As anyone who has driven around Chattanooga and Hamilton County over the past couple of months, especially when the shelter-in-place recommendation was in high gear, surely would say traffic has been less to non-existent in most cases.
And, as seems logical, the number of traffic accidents has decreased. At the same time, though, the severity of the accidents has increased.
“Despite fewer daily traffic accidents during shelter-in-place, there is an increase in the severity of injuries as a percentage of the whole,” Reid Belew, marketing manager at the University of Tennessee at Chattanooga’s Center for Urban Informatics and Progress (CUIP).
Writing in the online magazine Medium on May 21, Belew notes that accidents without injuries accounted for 70 percent of all accidents before shelter-in-place began. Since it went into effect, that number has dropped to 65 percent.
“While a five percent drop may not initially sound alarming, the shift in traffic patterns has paved the way for more severe accidents despite lower totals,” he says.
Ask pretty much anyone in Chattanooga where many—or even most—car accidents occur in the city and one place usually pops up in the list. Hamilton Place. But that’s not the case recently.
“We’re seeing high increases of accidents on East Brainerd Road, particularly around Jenkins Road and Banks Road, and also along Dodds Avenue near East 21 Street,” says Mina Sartipi, director of CUIP and UC Foundation professor in the UTC Department of Computer Science and Engineering.
“These are completely different areas of concern than we see normally, like near Hamilton Place or along Martin Luther King Boulevard toward Tennessee 27 North,” she says.
“Please note,” she adds, “that this is an ongoing project and we may find more information as we gather more data.”
Since early February, CUIP and UTC student Pete Way, who’s pursuing a master’s in computer science and engineering, have been monitoring traffic data gathered by the City of Chattanooga, and accident information from the Hamilton County Emergency District, or 911. The data being studied was taken in two separate time periods—Feb. 3 until March 20, the day area schools closed, and March 20 until May 15, which covers the timeframe after shelter-in-place began.
The information being examined falls under the overall mission of CUIP, which heads the Smart Cities project in Chattanooga, whose ultimate goal is improving the quality of life in the area.
Locally, CUIP works with, among others, EPB, TVA, Siskin Hospital, Co.Lab, the Enterprise Center, the city of Chattanooga and the Chattanooga Department of Transportation. It also collaborates on research projects with the U.S. Department of Energy, the National Science Foundation, Oak Ridge National Laboratory and other universities.
Among Smart City projects expected to benefit residents are creating more efficient transportation systems, improving electrical and water delivery, making healthcare more accessible and designing streets that are safer for drivers, pedestrians and bikers.
Examining traffic patterns “falls under the Smart Cities umbrella,” Sartipi says.
“Investigating how a global pandemic affects and changes traffic patterns is a specific, dynamic and hopefully short-lived area of focus within that umbrella.”

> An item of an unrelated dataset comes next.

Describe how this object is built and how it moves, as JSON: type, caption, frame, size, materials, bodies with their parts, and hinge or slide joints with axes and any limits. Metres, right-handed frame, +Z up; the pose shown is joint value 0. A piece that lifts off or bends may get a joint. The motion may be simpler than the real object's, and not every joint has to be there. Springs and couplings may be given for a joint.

In the Medium article, Kevin Comstock, Smart City director for the city of Chattanooga, suggests that the increase in severity of injuries may be due to drivers going faster because there are fewer vehicles on the road. In April, the average speed in the city was 12 mph faster than normal, he says, and that extra burst of speed may be why injuries are more serious when accidents occur.

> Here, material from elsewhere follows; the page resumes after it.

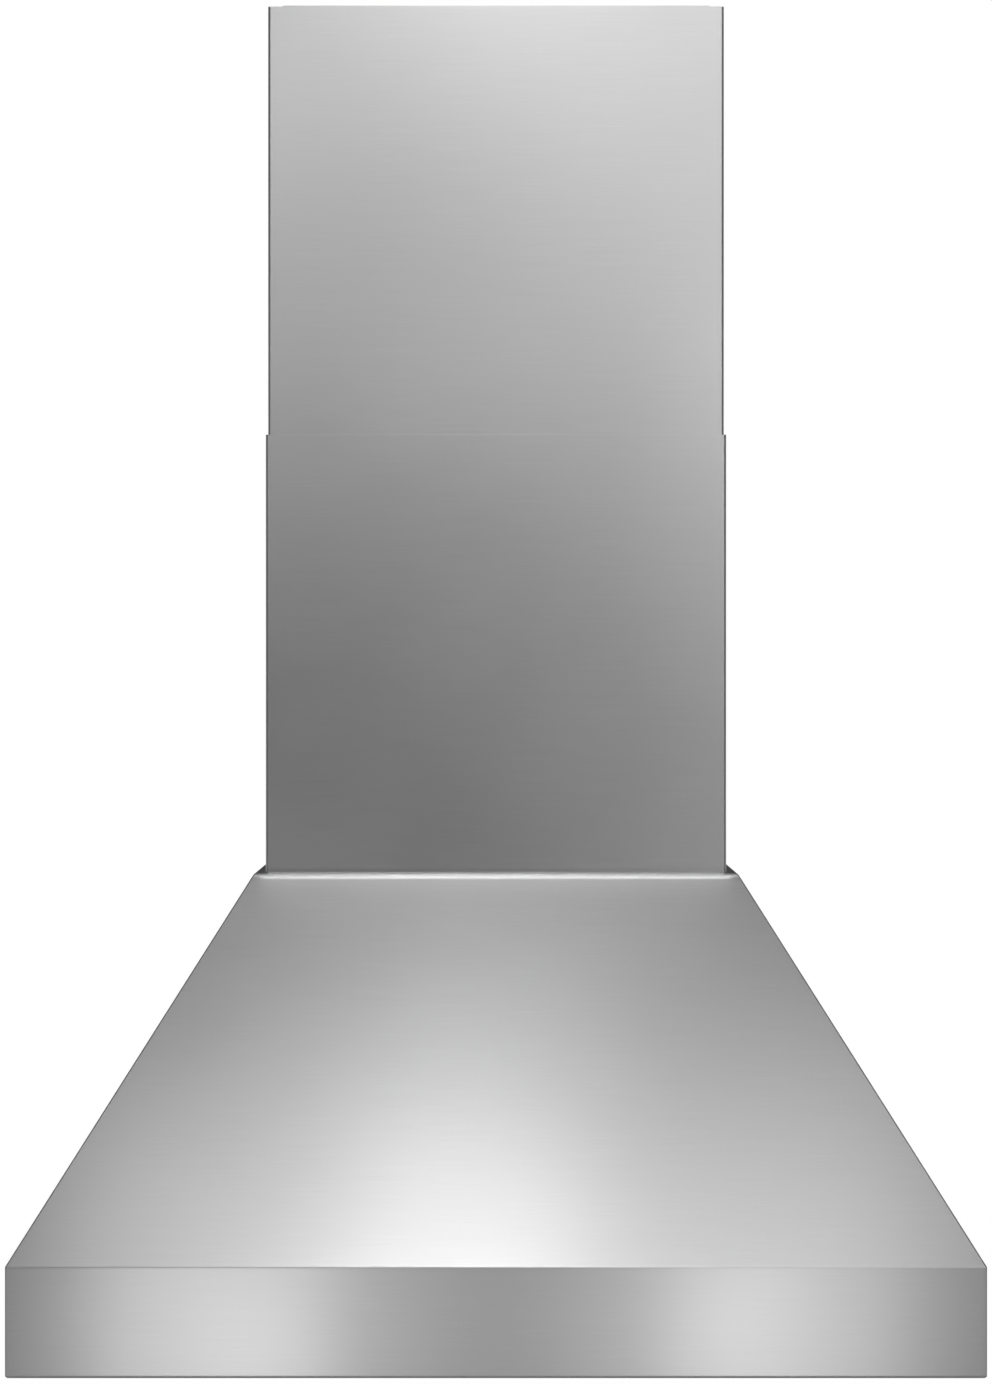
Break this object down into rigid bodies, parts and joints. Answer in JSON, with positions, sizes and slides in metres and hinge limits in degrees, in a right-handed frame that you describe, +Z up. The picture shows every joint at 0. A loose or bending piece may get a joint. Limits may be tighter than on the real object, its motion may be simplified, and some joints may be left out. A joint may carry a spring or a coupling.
{
  "type": "wall mount range hood",
  "caption": "Stainless wall mount range hood: pyramid canopy with a box lip, telescoping duct cover, baffle filters, lamps, knobs, centrifugal blower and damper collar.",
  "frame": {"origin": "centre of the four wall screw holes, in the wall plane at the back of the canopy", "axes": "+X to the right as seen from the room, +Y into the wall, +Z up; the front faces -Y"},
  "size_m": [0.914, 0.61, 1.32],
  "materials": {
    "stainless": "fine horizontal brush",
    "tray_steel": "satin",
    "filter_steel": "satin",
    "bright_wire": "polished",
    "galvanised": "zinc coated, dull",
    "wheel_steel": "zinc coated, dull",
    "shaft_steel": "ground",
    "motor_paint": "semi-gloss",
    "capacitor_case": "matte",
    "knob_black": "fine matte",
    "switch_black": "matte",
    "lamp_glass": "frosted",
    "lamp_alloy": "cast, satin",
    "zinc_screw": "zinc plated"
  },
  "bodies": {
    "hood": {"canopy_front": "stainless", "canopy_side_left": "stainless", "canopy_side_right": "stainless", "canopy_top": "stainless", "back_panel": "galvanised", "control_panel": "stainless", "side_rail_left": "stainless", "side_rail_right": "stainless", "rear_rail": "galvanised", "tray_runners": "galvanised", "lamp_trim_left": "stainless", "lamp_lens_left": "lamp_glass", "lamp_trim_right": "stainless", "lamp_lens_right": "lamp_glass", "lamp_cans": "lamp_alloy", "knob_bezels": "stainless", "control_switches": "switch_black", "blower_scroll": "galvanised", "blower_side_left": "galvanised", "blower_side_right": "galvanised", "blower_flange": "galvanised", "motor": "motor_paint", "motor_bracket": "galvanised", "capacitor": "capacitor_case", "duct_collar": "galvanised", "damper_pin": "shaft_steel", "lower_cover": "stainless", "junction_box": "galvanised", "junction_lid": "galvanised", "control_box": "switch_black", "deck_screws": "zinc_screw", "cover_screws": "zinc_screw"},
    "upper_cover": {"upper_cover": "stainless", "cover_bracket": "galvanised", "bracket_screws": "zinc_screw"},
    "fan": {"fan_wheel": "wheel_steel", "motor_shaft": "shaft_steel"},
    "damper_front": {"damper_flap_front": "galvanised"},
    "damper_rear": {"damper_flap_rear": "galvanised"},
    "fan_knob": {"fan_knob": "knob_black", "fan_shaft": "shaft_steel"},
    "light_knob": {"light_knob": "knob_black", "light_shaft": "shaft_steel"},
    "tray": {"grease_tray": "tray_steel"},
    "filter_left": {"filter_left_frame": "filter_steel", "filter_left_lower_baffles": "filter_steel", "filter_left_upper_baffles": "filter_steel", "filter_left_ears": "filter_steel"},
    "handle_left": {"filter_left_handle": "bright_wire"},
    "filter_middle": {"filter_middle_frame": "filter_steel", "filter_middle_lower_baffles": "filter_steel", "filter_middle_upper_baffles": "filter_steel", "filter_middle_ears": "filter_steel"},
    "handle_middle": {"filter_middle_handle": "bright_wire"},
    "filter_right": {"filter_right_frame": "filter_steel", "filter_right_lower_baffles": "filter_steel", "filter_right_upper_baffles": "filter_steel", "filter_right_ears": "filter_steel"},
    "handle_right": {"filter_right_handle": "bright_wire"}
  },
  "joints": [
    {"name": "upper_cover_slide", "type": "slide", "parent": "hood", "child": "upper_cover", "axis": [0, 0, 1], "range_m": [-0.38, 0]},
    {"name": "fan_spin", "type": "hinge", "parent": "hood", "child": "fan", "pos_m": [0, -0.24949, 0.025], "axis": [1, 0, 0], "continuous": true},
    {"name": "damper_front_hinge", "type": "hinge", "parent": "hood", "child": "damper_front", "pos_m": [0, -0.1525, 0.2132], "axis": [-1, 0, 0], "range_deg": [0, 80]},
    {"name": "damper_rear_hinge", "type": "hinge", "parent": "hood", "child": "damper_rear", "pos_m": [0, -0.1525, 0.2132], "axis": [1, 0, 0], "range_deg": [0, 80]},
    {"name": "fan_knob_turn", "type": "hinge", "parent": "hood", "child": "fan_knob", "pos_m": [-0.042, -0.525, -0.235], "axis": [0, 0, -1], "range_deg": [0, 270]},
    {"name": "light_knob_turn", "type": "hinge", "parent": "hood", "child": "light_knob", "pos_m": [0.042, -0.525, -0.235], "axis": [0, 0, -1], "range_deg": [0, 90]},
    {"name": "tray_slide", "type": "slide", "parent": "hood", "child": "tray", "axis": [0, -1, 0], "range_m": [0, 0.05]},
    {"name": "filter_left_lift", "type": "slide", "parent": "hood", "child": "filter_left", "axis": [0, -0.9848, 0.1736], "range_m": [0, 0.016]},
    {"name": "filter_middle_lift", "type": "slide", "parent": "hood", "child": "filter_middle", "axis": [0, -0.9848, 0.1736], "range_m": [0, 0.016]},
    {"name": "filter_right_lift", "type": "slide", "parent": "hood", "child": "filter_right", "axis": [0, -0.9848, 0.1736], "range_m": [0, 0.016]},
    {"name": "handle_left_hinge", "type": "hinge", "parent": "filter_left", "child": "handle_left", "pos_m": [-0.28417, -0.26597, -0.20273], "axis": [1, 0, 0], "range_deg": [-95, 75]},
    {"name": "handle_middle_hinge", "type": "hinge", "parent": "filter_middle", "child": "handle_middle", "pos_m": [0, -0.26597, -0.20273], "axis": [1, 0, 0], "range_deg": [-95, 75]},
    {"name": "handle_right_hinge", "type": "hinge", "parent": "filter_right", "child": "handle_right", "pos_m": [0.28417, -0.26597, -0.20273], "axis": [1, 0, 0], "range_deg": [-95, 75]}
  ]
}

As for the future of traffic and vehicle accidents now that Chattanooga and Hamilton County slowly reopen, that’s still something of a mystery, Sartipi says.
“It may be too early to make a call on what our new round of normal will look like,” she says. “Hopefully, we will see more vehicles creating slower travel speeds, leading to less severe accidents. It will be interesting to keep tabs on these trends… The more we know, the more insights we can offer.”